◆ PROBLEM STATEMENT: Take the data below and extract the lines from the one with "solids, box_of = item.Shape.Solids, item.Shape.BoundBox" to the one with "from enum import Enum", inclusive, exactly as written.

◆ DATASET SECTION:
════════════════

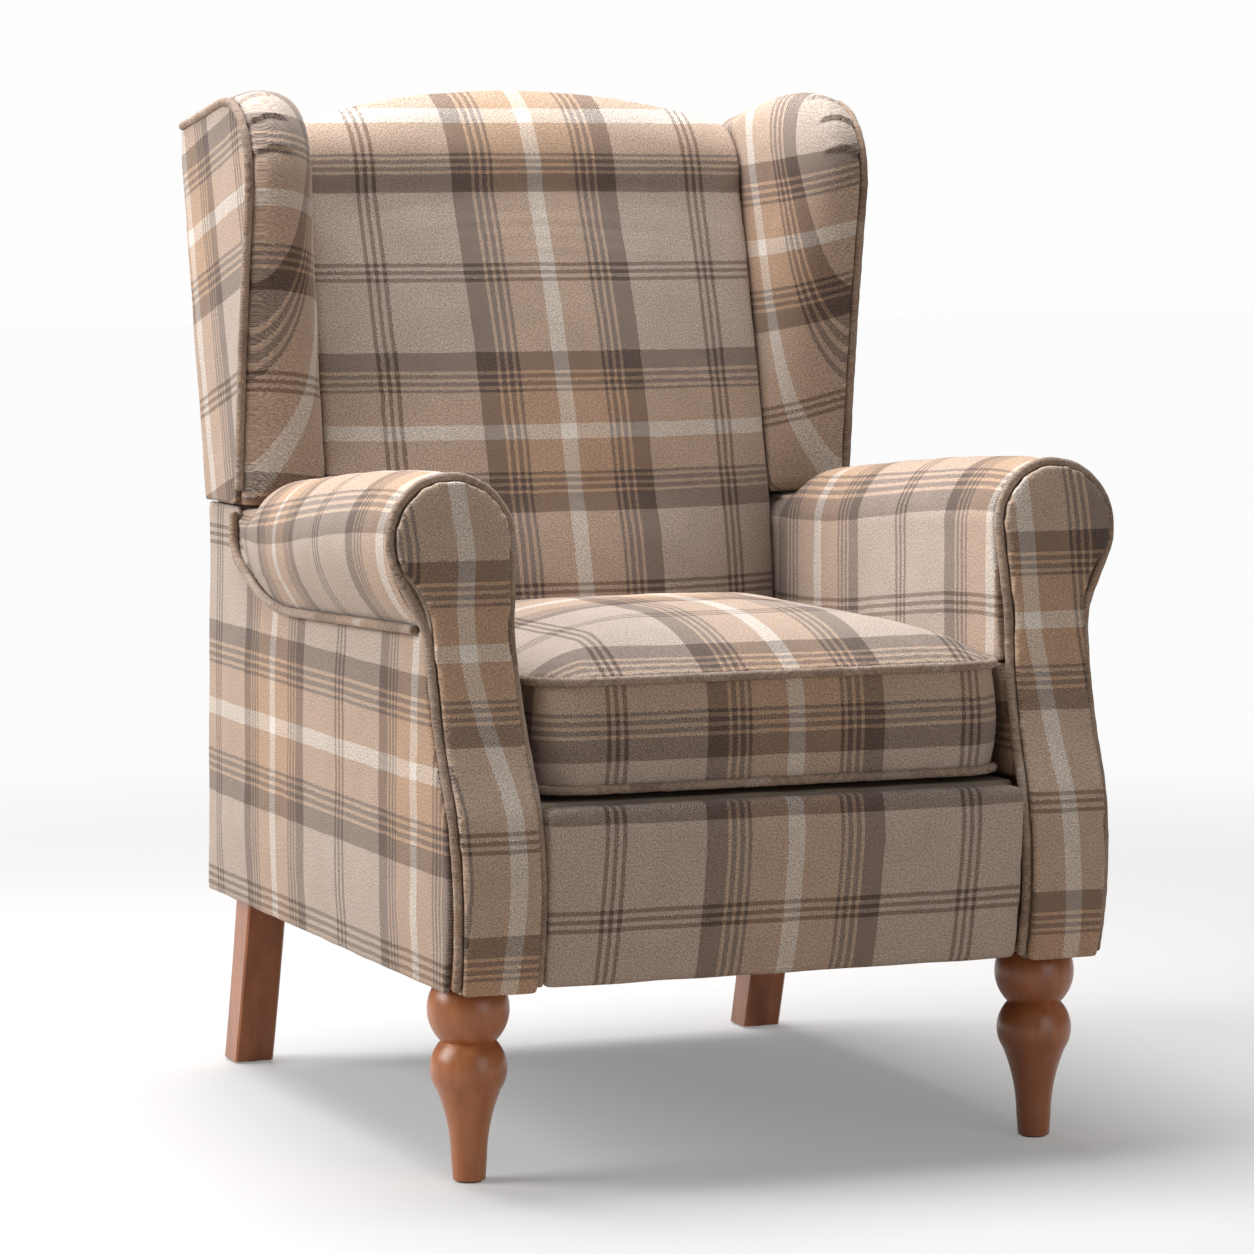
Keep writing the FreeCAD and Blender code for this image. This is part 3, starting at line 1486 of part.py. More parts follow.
def cushion_form(wall):
    """The crowned box form of the cushion, inside the cover's surface by a wall."""
    bottom = value("deck_top + soft_gap") + wall
    low, seam = value("cushion_low_seam"), value("cushion_seam")
    crown = value("cushion_crown") - wall
    bulge = value("cushion_bulge")
    border = Part.makeLoft(
        [
            cushion_outline(wall + 3, bottom),
            cushion_outline(wall - bulge / 2, low + (seam - low) / 4),
            cushion_outline(wall - bulge, (low + seam) / 2),
            cushion_outline(wall - bulge / 2, seam - (seam - low) / 4),
            cushion_outline(wall, seam),
        ],
        True,
        False,
    )
    rise = crown - seam
    top = Part.makeLoft(
        [
            cushion_outline(wall, seam),
            cushion_outline(wall + 40, seam + 0.52 * rise),
            cushion_outline(wall + 90, seam + 0.84 * rise),
            cushion_outline(wall + 160, crown),
        ],
        True,
        False,
    )
    return border.fuse(top).removeSplitter()


def build_cushion():
    """Cover with wadding, foam, piping, zip and slider of the loose cushion."""
    wall, gap = value("cushion_wrap"), value("soft_gap")
    foam = solid("cushion_foam", cushion_form(wall + gap))
    keep("cushion_foam", foam)
    outside, inside = solid("cover_outside", cushion_form(0)), solid("cover_inside", cushion_form(wall))

    radius, sunk = value("bead_radius"), value("bead_sunk")
    beads = []
    for name in ("cushion_low_seam", "cushion_seam"):
        path = Part.Wire(cushion_outline(sunk - radius, value(name)).Edges[:5])
        section = Part.Wire(Part.makeCircle(radius, path.OrderedVertexes[0].Point, Vector(1, 0, 0)))
        half_ring = path.makePipeShell([section], True, False)
        ring = half_ring.fuse(half_ring.mirror(Vector(0, 0, 0), Vector(1, 0, 0)))
        beads.append(solid(f"{name}_bead", ring))
    piping = keep("cushion_piping", group("bead_pair", *beads))
    keep("cushion_cover", cut("cushion_cover", outside, inside, piping))

    half, height = "zip_half_length", "zip_height"
    face = "(cushion_rear_setback + cushion_bulge + soft_gap)"
    tape_rear = f"({face} + zip_tape_thickness)"
    teeth_rear = f"({tape_rear} + zip_teeth_thickness)"
    tape = box(
        "zip_tape",
        f"0 - {half}",
        setback(face),
        f"{height} - zip_tape_width / 2",
        f"2 * {half}",
        "zip_tape_thickness",
        "zip_tape_width",
    )
    teeth = box(
        "zip_teeth",
        f"0 - {half}",
        setback(tape_rear),
        f"{height} - zip_teeth_width / 2",
        f"2 * {half}",
        "zip_teeth_thickness",
        "zip_teeth_width",
    )
    keep("cushion_zip", join("zip_strip", tape, teeth))

    slider_x = f"({half} - slider_start - slider_length)"
    groove = "(zip_teeth_width / 2 + soft_gap)"
    outside_edge = f"({groove} + slider_lip)"
    plate_front = f"({teeth_rear} + soft_gap)"
    plate_rear = f"({plate_front} + slider_plate)"
    lip_front = f"({tape_rear} + soft_gap)"
    slider = plate(
        "slider_body",
        "YZ_Plane",
        [
            (setback(lip_front), f"{height} - {outside_edge}"),
            (setback(plate_rear), f"{height} - {outside_edge}"),
            (setback(plate_rear), f"{height} + {outside_edge}"),
            (setback(lip_front), f"{height} + {outside_edge}"),
            (setback(lip_front), f"{height} + {groove}"),
            (setback(plate_front), f"{height} + {groove}"),
            (setback(plate_front), f"{height} - {groove}"),
            (setback(lip_front), f"{height} - {groove}"),
        ],
        slider_x,
        "slider_length",
    )
    tab = box(
        "slider_tab",
        f"{slider_x} + (slider_length - tab_width) / 2",
        setback(plate_rear),
        f"{height} - tab_length",
        "tab_width",
        "tab_thickness",
        "tab_length",
    )
    keep("zip_slider", join("zip_slider", slider, tab))


def main():
    """Builds every sub-part, checks them all and writes one STEP file for each."""
    build_arm_fronts()
    arm_board = build_seat_box()
    post = build_blocks_and_posts()
    hook_screws = build_brackets(post)
    build_arms(arm_board, post)
    build_base_covers()
    build_springs()
    build_legs()
    board, blocks = build_back_frame(hook_screws)
    build_back_covers(board, blocks)
    build_cushion()
    doc.recompute()
    failed = [item.Label for item in doc.Objects if {"Invalid", "Error"} & set(item.State)]
    failed += [name for name, item in nodes.items() if item.Shape.isNull() or not item.Shape.isValid()]
    if failed:
        raise RuntimeError("these did not build: " + ", ".join(sorted(set(failed))))
    os.makedirs("parts", exist_ok=True)
    for name, item in nodes.items():
        item.Shape.exportStep(f"parts/{name}.step")
        solids, box_of = item.Shape.Solids, item.Shape.BoundBox
        print(
            f"{name}: {len(solids)} solids, {item.Shape.Volume / 1000:.1f} cm3, "
            f"x {box_of.XMin:.1f} {box_of.XMax:.1f} y {box_of.YMin:.1f} {box_of.YMax:.1f} "
            f"z {box_of.ZMin:.1f} {box_of.ZMax:.1f}"
        )
    print(f"{len(nodes)} nodes")


main()
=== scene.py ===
"""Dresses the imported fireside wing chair: cloth, piping, wood, fittings, floor, light, camera."""

import json
import logging
import math
from collections.abc import Callable, Sequence
from dataclasses import dataclass, field
from enum import Enum

import bmesh
import bpy
import numpy as np
from mathutils import Matrix, Vector

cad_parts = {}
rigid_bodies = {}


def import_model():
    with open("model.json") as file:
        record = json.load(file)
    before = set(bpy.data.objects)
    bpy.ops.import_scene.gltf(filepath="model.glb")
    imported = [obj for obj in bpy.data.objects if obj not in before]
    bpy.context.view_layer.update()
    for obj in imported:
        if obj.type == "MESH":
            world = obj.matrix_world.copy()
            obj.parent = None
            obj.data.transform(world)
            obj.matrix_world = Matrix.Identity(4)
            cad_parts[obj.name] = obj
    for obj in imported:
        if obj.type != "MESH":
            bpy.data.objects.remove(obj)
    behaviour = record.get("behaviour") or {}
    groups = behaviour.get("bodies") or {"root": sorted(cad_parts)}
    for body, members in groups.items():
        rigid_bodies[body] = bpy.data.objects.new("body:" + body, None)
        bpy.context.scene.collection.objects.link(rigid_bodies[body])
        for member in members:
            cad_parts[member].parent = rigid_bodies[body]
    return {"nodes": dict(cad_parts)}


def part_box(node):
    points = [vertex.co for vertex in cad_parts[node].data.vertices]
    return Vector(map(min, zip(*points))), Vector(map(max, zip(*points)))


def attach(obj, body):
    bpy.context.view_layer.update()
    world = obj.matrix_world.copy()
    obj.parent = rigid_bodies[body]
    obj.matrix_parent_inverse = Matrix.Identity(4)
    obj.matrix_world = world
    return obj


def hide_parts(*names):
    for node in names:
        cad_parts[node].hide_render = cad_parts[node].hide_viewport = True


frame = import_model()

LOG = logging.getLogger("chair")
FRONT = -0.407  # the plane of the arm fronts in Y
REPEAT = 0.365  # one repeat of the check
ROLL_ACROSS = 0.3115  # the middle of the right arm's roll in X
ROLL_HEIGHT = 0.6045  # and in Z, at the front
SIDES = (("right", 1.0), ("left", -1.0))
FLAT = {"fill": 0.2, "smooth": 1, "levels": 0}  # covers that lie flat on a board
STEPS = 20  # of the cloth simulation
CLOTH = {
    "quality": 3,
    "mass": 0.3,
    "tension_stiffness": 18,
    "compression_stiffness": 18,
    "shear_stiffness": 6,
    "bending_stiffness": 0.6,
    "use_pressure": True,
    "uniform_pressure_force": 4,
    "vertex_group_mass": "seams",
}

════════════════

◆ RIGHT ANSWER:
        solids, box_of = item.Shape.Solids, item.Shape.BoundBox
        print(
            f"{name}: {len(solids)} solids, {item.Shape.Volume / 1000:.1f} cm3, "
            f"x {box_of.XMin:.1f} {box_of.XMax:.1f} y {box_of.YMin:.1f} {box_of.YMax:.1f} "
            f"z {box_of.ZMin:.1f} {box_of.ZMax:.1f}"
        )
    print(f"{len(nodes)} nodes")


main()
=== scene.py ===
"""Dresses the imported fireside wing chair: cloth, piping, wood, fittings, floor, light, camera."""

import json
import logging
import math
from collections.abc import Callable, Sequence
from dataclasses import dataclass, field
from enum import Enum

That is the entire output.